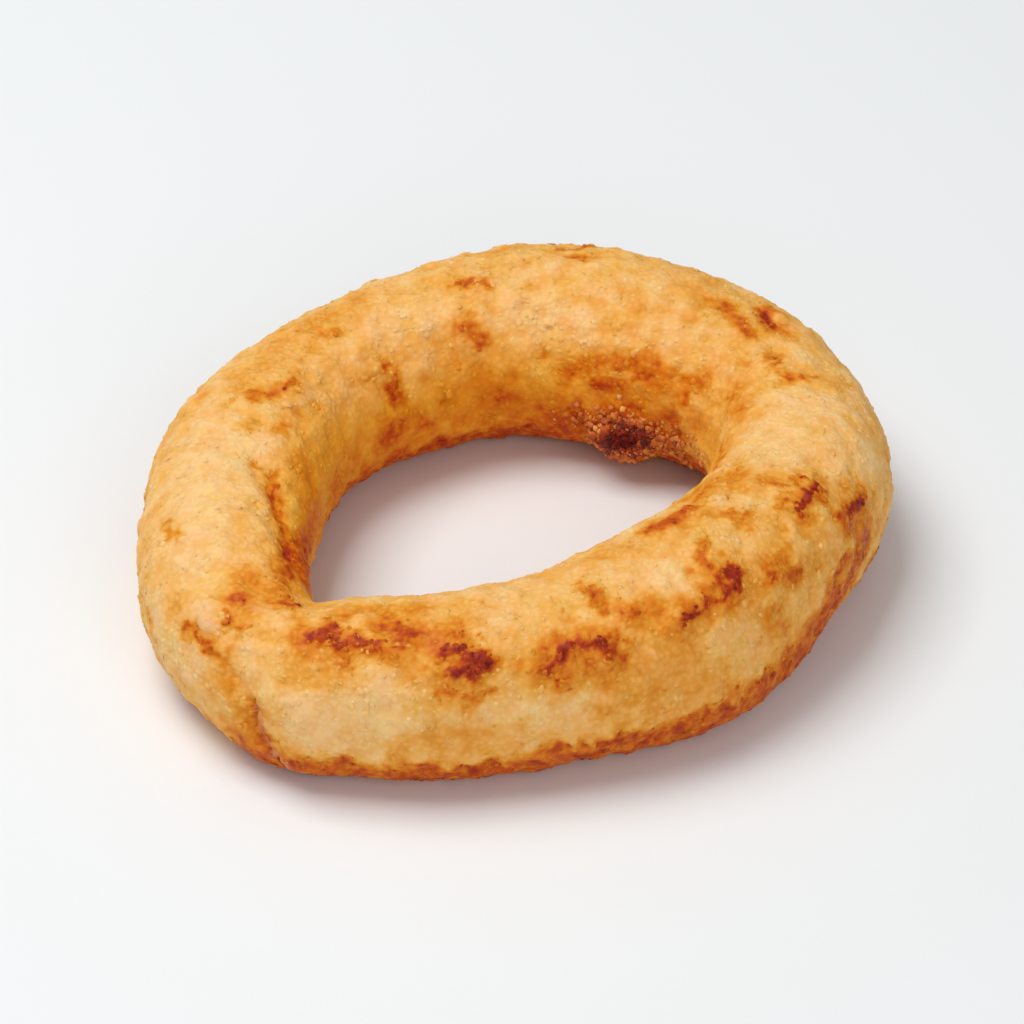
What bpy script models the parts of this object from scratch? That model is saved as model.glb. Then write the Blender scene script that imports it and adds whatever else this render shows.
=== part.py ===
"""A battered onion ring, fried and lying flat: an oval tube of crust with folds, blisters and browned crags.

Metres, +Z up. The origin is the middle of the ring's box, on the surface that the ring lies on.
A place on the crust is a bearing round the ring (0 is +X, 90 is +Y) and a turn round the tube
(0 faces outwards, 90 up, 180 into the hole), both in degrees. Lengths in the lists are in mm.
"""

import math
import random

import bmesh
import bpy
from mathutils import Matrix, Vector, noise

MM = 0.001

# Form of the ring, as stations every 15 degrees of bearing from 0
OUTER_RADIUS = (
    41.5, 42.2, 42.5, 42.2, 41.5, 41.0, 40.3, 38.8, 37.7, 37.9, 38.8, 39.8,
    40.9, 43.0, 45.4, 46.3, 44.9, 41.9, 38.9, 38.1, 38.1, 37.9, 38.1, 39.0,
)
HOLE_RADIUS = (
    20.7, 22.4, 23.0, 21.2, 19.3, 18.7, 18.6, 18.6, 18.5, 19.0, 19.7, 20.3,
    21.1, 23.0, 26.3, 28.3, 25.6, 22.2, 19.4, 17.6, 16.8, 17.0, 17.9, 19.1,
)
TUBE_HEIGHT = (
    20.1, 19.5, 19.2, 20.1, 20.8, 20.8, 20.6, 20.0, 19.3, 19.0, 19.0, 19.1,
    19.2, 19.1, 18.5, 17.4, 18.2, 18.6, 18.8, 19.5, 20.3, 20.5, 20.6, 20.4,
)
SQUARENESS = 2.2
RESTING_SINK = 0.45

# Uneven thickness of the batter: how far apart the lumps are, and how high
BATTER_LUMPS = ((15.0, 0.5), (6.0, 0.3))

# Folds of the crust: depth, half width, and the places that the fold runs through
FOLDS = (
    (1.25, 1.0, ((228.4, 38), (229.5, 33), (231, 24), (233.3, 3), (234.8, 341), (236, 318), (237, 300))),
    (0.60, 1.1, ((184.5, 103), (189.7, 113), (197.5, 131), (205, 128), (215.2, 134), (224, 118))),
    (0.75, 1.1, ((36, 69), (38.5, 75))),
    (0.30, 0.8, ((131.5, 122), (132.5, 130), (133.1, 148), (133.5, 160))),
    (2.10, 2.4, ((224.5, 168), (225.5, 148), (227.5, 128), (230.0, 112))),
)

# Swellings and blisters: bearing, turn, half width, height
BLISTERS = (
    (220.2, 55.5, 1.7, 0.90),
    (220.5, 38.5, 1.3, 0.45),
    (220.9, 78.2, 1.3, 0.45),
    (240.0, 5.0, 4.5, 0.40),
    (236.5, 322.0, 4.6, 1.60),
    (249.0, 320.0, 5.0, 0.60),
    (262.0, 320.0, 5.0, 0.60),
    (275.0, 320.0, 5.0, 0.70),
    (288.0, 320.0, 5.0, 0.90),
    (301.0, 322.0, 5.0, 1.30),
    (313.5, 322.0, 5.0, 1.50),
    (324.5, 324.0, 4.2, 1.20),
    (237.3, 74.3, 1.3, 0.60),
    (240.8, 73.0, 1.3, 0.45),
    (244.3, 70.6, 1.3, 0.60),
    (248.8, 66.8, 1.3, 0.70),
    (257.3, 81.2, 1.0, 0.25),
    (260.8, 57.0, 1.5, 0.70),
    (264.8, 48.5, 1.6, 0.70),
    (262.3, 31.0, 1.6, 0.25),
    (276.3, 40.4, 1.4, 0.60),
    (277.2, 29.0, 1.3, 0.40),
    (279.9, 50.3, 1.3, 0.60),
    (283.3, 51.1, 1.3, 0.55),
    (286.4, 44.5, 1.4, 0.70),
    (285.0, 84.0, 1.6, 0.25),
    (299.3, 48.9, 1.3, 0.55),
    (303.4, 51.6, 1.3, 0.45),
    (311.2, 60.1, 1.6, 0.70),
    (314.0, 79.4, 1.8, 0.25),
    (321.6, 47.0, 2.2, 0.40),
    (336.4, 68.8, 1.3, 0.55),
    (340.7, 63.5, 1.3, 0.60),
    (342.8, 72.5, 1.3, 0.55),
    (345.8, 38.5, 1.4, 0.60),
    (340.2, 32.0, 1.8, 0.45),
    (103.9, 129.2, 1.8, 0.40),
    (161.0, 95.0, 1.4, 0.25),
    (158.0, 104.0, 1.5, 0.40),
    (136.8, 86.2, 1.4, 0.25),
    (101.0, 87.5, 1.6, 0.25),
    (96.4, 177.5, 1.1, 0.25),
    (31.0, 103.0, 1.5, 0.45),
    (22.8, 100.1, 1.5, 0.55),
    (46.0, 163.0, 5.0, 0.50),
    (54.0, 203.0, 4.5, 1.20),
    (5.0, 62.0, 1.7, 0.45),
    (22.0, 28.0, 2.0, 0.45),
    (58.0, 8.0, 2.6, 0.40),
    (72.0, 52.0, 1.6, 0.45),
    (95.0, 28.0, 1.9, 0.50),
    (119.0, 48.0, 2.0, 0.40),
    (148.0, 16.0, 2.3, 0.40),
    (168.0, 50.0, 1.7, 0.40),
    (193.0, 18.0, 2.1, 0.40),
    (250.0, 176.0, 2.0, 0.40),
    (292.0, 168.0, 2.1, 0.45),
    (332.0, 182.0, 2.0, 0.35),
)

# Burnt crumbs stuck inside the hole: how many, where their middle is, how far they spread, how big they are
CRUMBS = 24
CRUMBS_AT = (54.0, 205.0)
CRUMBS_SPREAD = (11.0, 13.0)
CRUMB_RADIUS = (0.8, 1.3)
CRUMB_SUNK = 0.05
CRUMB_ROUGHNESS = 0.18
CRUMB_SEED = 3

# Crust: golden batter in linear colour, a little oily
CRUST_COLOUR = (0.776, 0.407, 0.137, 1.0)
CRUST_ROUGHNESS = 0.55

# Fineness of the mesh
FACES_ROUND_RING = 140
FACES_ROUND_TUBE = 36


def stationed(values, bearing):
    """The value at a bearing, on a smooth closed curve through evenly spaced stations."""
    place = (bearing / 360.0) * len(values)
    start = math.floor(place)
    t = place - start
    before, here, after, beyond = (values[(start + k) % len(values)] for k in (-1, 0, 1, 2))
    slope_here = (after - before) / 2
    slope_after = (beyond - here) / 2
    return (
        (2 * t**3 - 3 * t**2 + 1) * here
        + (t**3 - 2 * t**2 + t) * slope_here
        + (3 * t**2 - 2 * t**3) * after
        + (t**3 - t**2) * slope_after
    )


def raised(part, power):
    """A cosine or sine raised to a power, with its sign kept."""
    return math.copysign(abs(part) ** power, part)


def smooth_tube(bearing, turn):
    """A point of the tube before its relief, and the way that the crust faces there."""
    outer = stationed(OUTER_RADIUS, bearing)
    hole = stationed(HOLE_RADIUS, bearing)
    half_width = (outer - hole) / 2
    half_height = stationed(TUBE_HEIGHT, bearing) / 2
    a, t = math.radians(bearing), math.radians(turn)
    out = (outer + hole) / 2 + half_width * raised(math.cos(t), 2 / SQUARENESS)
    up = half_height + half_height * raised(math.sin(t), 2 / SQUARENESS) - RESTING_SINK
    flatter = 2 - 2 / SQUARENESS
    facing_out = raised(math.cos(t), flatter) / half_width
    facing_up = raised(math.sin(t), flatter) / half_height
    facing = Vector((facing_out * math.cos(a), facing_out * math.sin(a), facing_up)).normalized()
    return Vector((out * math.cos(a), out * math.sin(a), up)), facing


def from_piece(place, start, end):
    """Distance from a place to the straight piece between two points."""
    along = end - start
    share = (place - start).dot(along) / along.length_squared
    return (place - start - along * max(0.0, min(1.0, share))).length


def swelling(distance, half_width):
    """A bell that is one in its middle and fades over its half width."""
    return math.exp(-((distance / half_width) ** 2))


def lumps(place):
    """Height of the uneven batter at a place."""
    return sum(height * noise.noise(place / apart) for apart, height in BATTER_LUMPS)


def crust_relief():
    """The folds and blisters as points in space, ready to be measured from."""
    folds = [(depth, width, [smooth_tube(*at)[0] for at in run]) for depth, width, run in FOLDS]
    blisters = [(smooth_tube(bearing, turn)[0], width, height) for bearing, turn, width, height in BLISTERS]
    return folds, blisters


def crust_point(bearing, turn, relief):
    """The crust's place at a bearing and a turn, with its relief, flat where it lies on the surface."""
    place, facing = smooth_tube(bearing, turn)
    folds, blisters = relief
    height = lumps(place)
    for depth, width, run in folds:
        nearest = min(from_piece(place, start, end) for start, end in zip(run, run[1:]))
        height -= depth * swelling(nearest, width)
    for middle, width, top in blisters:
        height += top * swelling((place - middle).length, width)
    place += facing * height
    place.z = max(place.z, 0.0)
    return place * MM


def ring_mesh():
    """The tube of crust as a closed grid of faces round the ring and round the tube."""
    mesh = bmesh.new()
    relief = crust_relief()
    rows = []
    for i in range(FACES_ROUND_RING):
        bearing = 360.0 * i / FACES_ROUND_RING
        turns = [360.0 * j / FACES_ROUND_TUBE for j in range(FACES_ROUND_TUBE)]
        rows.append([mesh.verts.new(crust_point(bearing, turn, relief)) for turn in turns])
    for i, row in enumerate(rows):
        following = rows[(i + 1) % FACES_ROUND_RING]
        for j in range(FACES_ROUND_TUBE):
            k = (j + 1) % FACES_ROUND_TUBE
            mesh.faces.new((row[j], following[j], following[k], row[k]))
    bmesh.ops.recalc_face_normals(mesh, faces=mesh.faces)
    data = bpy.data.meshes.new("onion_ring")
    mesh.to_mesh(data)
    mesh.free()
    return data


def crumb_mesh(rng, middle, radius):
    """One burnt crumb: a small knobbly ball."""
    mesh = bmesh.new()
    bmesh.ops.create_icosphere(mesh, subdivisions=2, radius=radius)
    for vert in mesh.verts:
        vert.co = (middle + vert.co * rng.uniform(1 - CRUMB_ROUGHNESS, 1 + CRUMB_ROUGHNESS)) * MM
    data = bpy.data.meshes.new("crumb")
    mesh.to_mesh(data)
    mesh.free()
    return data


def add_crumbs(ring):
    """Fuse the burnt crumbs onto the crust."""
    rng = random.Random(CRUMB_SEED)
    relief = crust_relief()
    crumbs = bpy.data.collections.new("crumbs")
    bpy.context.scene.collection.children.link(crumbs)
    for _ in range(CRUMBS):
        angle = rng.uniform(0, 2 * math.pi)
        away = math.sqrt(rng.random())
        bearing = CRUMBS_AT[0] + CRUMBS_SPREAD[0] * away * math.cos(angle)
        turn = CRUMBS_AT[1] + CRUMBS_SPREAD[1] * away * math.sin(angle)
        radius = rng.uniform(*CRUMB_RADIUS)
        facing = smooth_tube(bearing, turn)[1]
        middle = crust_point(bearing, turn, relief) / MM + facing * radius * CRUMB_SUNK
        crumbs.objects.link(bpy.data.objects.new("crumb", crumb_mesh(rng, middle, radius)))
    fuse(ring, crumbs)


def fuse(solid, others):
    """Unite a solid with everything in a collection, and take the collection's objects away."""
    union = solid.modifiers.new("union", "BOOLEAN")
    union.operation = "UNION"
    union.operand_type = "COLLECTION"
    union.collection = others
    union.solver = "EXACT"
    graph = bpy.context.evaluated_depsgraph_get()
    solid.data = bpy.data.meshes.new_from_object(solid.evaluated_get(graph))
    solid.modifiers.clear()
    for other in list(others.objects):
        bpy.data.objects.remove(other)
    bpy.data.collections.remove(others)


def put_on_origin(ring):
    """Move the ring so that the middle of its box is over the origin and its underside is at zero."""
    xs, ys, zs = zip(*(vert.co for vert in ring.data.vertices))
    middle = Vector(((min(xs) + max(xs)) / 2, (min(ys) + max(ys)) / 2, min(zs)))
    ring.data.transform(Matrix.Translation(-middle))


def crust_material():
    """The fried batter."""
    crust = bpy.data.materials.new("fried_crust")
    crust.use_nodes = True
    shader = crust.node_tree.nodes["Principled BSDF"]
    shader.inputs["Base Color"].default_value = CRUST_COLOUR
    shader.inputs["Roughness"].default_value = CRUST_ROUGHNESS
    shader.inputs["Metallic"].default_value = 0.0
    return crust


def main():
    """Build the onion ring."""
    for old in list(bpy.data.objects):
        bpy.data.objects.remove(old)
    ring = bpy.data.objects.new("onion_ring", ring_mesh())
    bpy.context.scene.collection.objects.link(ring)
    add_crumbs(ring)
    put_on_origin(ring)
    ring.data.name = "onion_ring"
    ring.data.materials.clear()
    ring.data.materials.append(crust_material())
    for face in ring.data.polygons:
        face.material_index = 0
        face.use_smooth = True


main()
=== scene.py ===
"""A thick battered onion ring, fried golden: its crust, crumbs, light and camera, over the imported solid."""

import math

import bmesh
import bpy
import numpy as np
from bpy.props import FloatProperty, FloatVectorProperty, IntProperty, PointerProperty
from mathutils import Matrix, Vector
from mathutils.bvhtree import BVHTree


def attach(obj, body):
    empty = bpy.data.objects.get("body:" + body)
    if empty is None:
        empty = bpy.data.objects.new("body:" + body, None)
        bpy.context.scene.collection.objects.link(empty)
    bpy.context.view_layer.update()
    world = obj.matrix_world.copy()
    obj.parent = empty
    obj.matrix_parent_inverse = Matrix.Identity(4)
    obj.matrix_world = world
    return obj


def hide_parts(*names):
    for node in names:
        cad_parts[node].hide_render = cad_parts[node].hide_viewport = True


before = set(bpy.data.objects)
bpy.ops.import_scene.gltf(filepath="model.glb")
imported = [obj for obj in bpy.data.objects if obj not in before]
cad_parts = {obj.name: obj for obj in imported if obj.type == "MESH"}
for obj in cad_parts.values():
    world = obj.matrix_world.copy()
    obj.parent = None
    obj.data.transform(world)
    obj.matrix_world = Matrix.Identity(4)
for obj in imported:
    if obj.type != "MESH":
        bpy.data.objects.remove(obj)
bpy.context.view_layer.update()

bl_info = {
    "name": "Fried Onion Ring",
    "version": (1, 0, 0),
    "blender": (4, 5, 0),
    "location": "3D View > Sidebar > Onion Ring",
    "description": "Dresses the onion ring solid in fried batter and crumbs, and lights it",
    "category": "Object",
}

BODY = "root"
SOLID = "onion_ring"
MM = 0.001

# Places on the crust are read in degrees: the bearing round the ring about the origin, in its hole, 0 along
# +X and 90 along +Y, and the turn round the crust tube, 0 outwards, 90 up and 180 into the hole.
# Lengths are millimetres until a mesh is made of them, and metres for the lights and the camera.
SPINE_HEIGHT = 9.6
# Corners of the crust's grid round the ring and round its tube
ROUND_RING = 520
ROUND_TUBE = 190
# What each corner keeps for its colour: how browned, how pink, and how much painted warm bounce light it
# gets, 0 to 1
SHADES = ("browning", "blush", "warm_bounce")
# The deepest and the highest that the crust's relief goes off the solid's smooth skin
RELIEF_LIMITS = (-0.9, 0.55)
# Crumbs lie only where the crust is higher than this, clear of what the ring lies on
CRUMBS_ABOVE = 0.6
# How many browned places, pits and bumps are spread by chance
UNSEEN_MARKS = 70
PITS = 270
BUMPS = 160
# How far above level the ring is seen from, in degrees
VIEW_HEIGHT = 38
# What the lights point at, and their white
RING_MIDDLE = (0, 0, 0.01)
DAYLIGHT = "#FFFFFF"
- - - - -
[Description of the task] Within the data above, pick out all lines holding the word "Identity".

[Output of the exercise]
    obj.matrix_parent_inverse = Matrix.Identity(4)
    obj.matrix_world = Matrix.Identity(4)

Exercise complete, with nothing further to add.